§ **Stated exercise**
The lines to print start at the one containing "Keep writing the three.js" and end at the one containing "const RIB_WIDTH = 4;"; print them exactly, ends included, and only them.

§ **Stored rows**
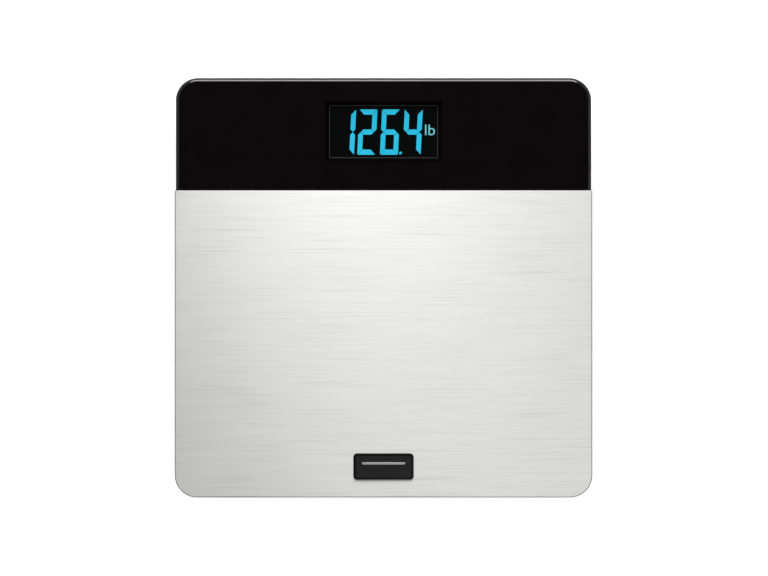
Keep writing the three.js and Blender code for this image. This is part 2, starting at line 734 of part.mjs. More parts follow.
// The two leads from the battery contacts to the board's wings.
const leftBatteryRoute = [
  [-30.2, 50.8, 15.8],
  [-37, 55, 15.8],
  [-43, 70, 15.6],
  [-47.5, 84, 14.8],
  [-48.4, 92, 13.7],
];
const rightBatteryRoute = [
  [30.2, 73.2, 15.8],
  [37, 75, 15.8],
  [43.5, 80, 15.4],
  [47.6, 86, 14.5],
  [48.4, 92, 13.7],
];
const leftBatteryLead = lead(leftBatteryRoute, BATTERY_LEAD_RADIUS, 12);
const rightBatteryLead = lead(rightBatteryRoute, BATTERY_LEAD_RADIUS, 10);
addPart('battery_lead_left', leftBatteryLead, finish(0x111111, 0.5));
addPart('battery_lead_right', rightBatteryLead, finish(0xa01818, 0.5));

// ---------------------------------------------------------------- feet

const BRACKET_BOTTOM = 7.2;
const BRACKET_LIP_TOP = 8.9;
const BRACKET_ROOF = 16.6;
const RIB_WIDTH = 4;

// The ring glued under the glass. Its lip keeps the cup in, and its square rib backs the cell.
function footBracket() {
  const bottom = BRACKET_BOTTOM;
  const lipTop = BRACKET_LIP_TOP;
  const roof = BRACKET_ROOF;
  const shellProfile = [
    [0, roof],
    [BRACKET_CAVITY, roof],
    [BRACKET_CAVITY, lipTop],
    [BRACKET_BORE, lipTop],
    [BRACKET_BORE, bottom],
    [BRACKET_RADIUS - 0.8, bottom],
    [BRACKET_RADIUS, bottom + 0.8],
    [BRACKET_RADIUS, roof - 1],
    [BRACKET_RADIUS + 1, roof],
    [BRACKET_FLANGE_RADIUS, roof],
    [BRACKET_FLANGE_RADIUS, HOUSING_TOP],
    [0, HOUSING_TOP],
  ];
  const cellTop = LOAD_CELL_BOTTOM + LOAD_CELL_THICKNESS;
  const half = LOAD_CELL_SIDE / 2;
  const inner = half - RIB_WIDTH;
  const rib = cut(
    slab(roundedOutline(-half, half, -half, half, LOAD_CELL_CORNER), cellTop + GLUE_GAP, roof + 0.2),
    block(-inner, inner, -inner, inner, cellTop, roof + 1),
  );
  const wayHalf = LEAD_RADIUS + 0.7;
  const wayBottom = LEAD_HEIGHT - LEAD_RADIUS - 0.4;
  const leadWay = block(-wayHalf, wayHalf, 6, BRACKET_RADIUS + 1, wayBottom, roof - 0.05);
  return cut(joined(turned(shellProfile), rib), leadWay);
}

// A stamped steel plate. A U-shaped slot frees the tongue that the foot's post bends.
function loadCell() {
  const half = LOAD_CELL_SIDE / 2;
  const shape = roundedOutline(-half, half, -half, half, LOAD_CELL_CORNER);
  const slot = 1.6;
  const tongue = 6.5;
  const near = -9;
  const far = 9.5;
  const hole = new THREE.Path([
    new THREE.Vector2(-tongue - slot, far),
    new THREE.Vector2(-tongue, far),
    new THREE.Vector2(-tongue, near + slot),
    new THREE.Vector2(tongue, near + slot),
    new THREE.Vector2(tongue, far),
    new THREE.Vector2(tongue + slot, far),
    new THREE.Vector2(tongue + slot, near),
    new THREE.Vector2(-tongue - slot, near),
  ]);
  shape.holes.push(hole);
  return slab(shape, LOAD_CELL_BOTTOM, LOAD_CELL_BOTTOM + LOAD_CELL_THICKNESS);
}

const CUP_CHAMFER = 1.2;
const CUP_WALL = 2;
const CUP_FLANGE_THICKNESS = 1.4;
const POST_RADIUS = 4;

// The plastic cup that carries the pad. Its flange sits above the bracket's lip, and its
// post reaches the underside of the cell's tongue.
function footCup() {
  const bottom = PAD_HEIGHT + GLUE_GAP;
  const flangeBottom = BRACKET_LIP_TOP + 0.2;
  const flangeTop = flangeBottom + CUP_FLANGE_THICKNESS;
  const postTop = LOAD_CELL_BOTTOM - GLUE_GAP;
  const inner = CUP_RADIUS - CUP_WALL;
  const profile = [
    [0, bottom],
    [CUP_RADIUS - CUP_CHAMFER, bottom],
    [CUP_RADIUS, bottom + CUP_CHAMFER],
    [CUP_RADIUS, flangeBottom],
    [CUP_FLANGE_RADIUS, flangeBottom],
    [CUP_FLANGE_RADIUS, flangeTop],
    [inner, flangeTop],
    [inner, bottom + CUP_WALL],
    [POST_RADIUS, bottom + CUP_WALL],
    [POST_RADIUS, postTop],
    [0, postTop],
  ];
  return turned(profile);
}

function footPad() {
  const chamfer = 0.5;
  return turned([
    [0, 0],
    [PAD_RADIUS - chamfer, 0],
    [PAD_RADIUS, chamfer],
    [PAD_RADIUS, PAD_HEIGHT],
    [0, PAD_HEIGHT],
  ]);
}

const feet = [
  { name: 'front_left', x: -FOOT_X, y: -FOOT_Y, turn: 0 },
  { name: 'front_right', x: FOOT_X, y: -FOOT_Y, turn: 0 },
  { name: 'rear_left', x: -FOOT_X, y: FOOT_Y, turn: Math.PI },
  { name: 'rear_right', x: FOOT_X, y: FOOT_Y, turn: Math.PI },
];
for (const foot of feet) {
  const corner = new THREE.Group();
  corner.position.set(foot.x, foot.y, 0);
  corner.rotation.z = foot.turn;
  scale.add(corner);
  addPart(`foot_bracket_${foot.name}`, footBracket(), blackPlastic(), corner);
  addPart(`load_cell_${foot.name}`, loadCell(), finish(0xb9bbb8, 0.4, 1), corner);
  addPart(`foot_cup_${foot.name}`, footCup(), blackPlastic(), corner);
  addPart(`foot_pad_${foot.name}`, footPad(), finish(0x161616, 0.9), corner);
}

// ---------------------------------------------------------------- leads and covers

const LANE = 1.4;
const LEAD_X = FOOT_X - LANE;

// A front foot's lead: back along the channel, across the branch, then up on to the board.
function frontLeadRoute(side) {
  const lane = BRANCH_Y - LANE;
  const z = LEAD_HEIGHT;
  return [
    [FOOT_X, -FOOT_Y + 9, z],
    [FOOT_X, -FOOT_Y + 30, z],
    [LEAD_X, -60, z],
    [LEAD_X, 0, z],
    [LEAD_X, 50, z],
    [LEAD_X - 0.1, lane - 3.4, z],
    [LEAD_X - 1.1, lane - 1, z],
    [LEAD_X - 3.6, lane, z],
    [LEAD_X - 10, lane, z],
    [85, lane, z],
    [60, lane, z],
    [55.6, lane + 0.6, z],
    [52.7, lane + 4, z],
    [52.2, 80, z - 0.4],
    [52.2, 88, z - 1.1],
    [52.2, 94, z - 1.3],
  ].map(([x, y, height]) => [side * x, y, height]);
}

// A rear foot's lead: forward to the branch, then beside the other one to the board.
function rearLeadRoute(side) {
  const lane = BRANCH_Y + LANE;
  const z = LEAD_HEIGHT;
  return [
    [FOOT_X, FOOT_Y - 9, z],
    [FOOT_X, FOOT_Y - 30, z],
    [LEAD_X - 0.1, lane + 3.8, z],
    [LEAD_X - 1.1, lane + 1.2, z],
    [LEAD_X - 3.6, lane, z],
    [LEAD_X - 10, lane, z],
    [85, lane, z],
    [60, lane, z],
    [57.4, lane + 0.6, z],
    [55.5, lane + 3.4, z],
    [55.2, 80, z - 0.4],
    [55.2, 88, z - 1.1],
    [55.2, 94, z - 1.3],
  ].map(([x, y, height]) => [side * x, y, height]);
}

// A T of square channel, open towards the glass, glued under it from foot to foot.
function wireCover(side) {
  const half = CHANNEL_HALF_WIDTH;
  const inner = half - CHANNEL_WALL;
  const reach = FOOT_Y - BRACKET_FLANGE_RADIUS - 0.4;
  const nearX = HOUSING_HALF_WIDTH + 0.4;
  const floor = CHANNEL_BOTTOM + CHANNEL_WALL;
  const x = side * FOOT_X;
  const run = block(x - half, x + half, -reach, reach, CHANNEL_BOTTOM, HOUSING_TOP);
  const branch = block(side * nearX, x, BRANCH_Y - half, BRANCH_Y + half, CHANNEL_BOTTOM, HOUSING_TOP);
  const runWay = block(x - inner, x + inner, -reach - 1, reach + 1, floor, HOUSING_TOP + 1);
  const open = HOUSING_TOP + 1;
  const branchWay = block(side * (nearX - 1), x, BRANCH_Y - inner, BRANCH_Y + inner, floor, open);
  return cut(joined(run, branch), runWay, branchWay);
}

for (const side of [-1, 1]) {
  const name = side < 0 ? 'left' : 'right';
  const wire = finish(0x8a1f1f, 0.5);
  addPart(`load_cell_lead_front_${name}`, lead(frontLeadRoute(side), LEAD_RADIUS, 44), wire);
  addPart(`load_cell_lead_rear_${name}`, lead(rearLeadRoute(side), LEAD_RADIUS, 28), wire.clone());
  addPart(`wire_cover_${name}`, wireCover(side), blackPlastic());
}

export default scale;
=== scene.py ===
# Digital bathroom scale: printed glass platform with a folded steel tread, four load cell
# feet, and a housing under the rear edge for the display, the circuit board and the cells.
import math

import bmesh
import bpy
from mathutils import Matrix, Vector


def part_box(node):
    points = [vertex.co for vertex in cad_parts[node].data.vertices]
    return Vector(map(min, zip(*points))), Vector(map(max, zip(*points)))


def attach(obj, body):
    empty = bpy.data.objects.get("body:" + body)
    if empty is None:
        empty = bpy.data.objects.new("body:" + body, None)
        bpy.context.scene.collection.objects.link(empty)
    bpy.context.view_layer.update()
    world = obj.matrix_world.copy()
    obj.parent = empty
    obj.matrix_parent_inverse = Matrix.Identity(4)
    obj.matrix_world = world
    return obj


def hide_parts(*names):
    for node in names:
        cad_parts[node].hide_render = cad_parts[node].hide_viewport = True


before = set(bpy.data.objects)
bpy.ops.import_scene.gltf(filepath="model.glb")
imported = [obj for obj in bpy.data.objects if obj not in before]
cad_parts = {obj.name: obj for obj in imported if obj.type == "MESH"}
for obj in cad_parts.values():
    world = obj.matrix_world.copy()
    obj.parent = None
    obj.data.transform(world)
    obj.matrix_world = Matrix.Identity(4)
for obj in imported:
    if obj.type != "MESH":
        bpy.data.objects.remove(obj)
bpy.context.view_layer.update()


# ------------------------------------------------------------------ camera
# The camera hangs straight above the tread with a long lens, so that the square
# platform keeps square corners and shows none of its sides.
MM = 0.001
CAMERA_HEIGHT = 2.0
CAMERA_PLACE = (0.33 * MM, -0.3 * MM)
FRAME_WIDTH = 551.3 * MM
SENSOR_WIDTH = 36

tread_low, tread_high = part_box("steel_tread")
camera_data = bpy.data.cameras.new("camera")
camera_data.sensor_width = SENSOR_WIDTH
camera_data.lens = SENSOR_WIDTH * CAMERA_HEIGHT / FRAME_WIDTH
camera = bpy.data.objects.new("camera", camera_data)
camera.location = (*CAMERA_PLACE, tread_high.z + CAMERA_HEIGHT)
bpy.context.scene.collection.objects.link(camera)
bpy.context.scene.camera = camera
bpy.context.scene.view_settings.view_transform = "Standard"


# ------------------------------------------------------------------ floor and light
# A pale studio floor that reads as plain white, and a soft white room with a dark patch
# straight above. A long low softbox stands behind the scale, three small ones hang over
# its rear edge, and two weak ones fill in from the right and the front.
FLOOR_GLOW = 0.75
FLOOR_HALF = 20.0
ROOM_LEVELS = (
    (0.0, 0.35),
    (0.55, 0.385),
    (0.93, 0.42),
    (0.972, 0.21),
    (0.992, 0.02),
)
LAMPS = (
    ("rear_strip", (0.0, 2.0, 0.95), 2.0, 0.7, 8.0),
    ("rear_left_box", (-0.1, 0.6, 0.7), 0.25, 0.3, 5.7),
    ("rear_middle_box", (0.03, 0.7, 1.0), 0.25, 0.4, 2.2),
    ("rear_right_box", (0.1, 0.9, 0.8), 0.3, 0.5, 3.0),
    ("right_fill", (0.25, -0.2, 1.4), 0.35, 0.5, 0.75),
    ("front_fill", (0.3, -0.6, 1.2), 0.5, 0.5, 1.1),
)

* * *

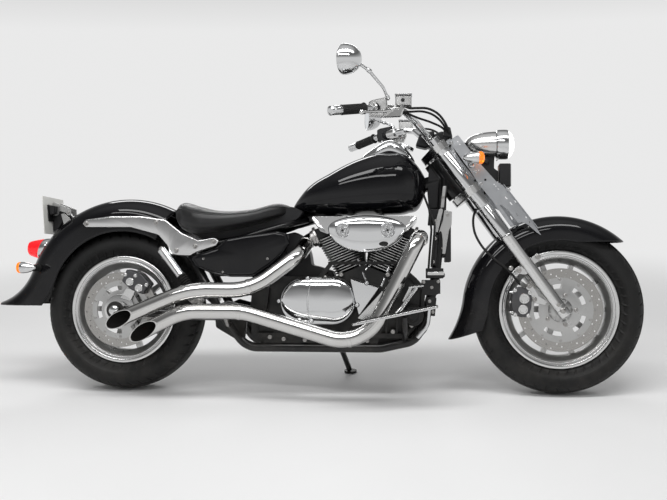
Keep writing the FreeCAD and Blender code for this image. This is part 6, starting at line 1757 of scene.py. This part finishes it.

§ **Finished exercise**
Keep writing the three.js and Blender code for this image. This is part 2, starting at line 734 of part.mjs. More parts follow.
// The two leads from the battery contacts to the board's wings.
const leftBatteryRoute = [
  [-30.2, 50.8, 15.8],
  [-37, 55, 15.8],
  [-43, 70, 15.6],
  [-47.5, 84, 14.8],
  [-48.4, 92, 13.7],
];
const rightBatteryRoute = [
  [30.2, 73.2, 15.8],
  [37, 75, 15.8],
  [43.5, 80, 15.4],
  [47.6, 86, 14.5],
  [48.4, 92, 13.7],
];
const leftBatteryLead = lead(leftBatteryRoute, BATTERY_LEAD_RADIUS, 12);
const rightBatteryLead = lead(rightBatteryRoute, BATTERY_LEAD_RADIUS, 10);
addPart('battery_lead_left', leftBatteryLead, finish(0x111111, 0.5));
addPart('battery_lead_right', rightBatteryLead, finish(0xa01818, 0.5));

// ---------------------------------------------------------------- feet

const BRACKET_BOTTOM = 7.2;
const BRACKET_LIP_TOP = 8.9;
const BRACKET_ROOF = 16.6;
const RIB_WIDTH = 4;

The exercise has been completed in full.